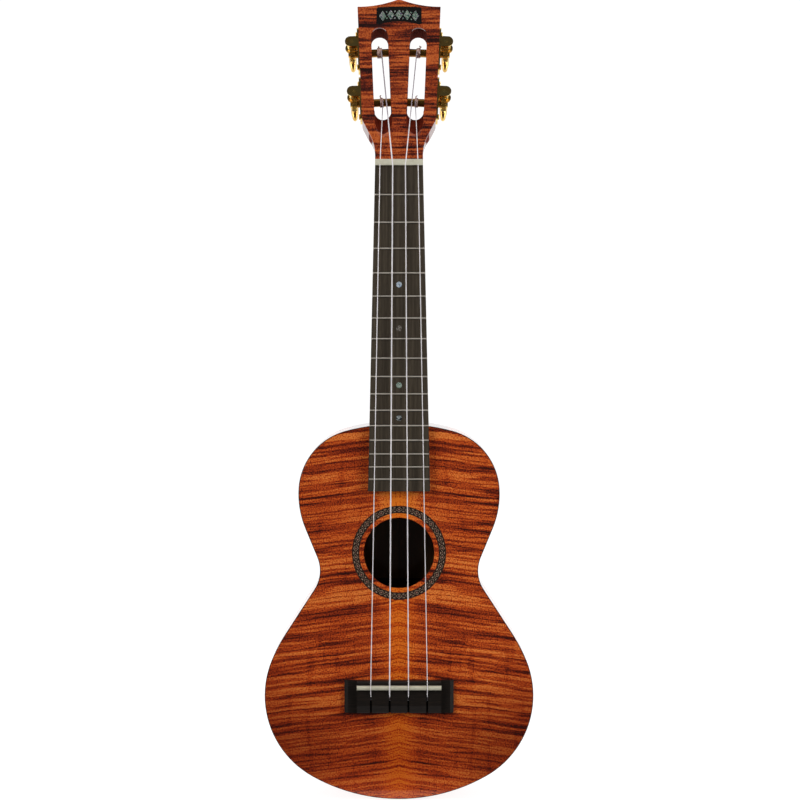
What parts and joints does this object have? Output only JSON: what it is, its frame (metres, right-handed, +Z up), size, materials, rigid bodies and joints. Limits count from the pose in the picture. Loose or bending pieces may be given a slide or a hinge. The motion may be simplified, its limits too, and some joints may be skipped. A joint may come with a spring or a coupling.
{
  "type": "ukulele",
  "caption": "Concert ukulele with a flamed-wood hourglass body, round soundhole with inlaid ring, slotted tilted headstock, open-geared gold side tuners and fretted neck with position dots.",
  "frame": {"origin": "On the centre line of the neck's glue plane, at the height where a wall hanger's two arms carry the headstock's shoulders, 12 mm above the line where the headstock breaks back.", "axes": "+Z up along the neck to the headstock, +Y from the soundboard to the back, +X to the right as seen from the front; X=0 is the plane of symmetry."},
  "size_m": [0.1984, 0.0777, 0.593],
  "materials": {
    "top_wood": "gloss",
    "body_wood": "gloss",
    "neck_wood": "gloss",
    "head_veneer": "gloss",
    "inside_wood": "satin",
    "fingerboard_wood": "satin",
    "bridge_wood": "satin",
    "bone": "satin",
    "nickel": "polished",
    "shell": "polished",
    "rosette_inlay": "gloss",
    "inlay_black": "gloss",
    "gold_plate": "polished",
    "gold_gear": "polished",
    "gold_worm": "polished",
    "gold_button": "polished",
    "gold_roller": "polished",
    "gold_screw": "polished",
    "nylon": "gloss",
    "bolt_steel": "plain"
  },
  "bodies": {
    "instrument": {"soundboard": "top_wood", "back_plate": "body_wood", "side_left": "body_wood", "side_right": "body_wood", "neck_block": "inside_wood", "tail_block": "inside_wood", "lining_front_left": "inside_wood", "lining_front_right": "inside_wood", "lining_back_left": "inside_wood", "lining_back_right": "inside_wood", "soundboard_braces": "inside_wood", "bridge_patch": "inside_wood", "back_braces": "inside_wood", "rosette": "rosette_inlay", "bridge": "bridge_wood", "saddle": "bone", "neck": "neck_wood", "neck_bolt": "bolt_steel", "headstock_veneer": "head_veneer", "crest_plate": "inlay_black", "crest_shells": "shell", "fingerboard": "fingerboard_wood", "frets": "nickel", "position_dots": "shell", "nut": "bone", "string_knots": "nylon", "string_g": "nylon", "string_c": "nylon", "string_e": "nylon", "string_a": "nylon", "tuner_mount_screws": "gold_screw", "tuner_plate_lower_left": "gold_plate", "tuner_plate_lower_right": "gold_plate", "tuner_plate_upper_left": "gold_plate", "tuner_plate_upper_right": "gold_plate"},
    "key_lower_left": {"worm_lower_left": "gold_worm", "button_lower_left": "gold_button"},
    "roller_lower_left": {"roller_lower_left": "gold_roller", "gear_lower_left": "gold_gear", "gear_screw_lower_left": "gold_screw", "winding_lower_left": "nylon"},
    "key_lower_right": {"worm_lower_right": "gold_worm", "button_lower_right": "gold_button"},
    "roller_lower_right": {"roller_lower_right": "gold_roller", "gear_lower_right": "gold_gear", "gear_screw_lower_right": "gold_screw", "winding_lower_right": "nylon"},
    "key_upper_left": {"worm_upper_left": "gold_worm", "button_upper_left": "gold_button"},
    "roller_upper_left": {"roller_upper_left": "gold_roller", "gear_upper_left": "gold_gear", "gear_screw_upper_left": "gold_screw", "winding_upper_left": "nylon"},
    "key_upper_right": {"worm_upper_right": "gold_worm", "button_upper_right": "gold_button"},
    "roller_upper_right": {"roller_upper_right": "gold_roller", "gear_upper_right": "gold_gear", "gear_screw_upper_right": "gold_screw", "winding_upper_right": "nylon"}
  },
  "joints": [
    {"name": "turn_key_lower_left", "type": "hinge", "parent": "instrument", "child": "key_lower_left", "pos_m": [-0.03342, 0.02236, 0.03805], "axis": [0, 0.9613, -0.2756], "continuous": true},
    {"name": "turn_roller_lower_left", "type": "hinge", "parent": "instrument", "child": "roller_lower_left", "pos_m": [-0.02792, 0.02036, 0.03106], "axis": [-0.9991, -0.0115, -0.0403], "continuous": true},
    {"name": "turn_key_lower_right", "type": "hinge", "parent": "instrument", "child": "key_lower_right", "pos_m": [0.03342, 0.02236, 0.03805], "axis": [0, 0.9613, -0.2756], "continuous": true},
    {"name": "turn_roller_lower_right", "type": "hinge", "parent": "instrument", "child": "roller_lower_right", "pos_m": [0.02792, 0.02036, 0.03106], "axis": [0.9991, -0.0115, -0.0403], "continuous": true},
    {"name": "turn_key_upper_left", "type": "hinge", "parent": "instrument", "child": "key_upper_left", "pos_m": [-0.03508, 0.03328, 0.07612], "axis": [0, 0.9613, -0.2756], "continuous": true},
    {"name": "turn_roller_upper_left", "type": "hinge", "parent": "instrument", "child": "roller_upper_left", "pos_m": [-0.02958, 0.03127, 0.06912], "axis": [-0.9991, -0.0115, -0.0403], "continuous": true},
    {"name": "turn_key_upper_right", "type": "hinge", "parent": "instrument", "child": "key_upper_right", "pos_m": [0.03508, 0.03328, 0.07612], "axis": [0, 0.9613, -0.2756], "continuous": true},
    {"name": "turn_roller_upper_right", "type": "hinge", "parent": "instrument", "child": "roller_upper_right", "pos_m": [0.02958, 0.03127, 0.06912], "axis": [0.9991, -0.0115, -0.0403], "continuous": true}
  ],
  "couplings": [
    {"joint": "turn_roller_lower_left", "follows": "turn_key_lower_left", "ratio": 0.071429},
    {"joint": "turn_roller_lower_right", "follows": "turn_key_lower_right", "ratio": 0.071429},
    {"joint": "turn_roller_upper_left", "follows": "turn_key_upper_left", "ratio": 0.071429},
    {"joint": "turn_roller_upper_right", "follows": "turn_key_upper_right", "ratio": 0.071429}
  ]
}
__________________________________________________
Show each line of the data that contains the string "materials".

__Result of this task__.
What parts and joints does this object have? Output only JSON: what it is, its frame (metres, right-handed, +Z up), size, materials, rigid bodies and joints. Limits count from the pose in the picture. Loose or bending pieces may be given a slide or a hinge. The motion may be simplified, its limits too, and some joints may be skipped. A joint may come with a spring or a coupling.
  "materials": {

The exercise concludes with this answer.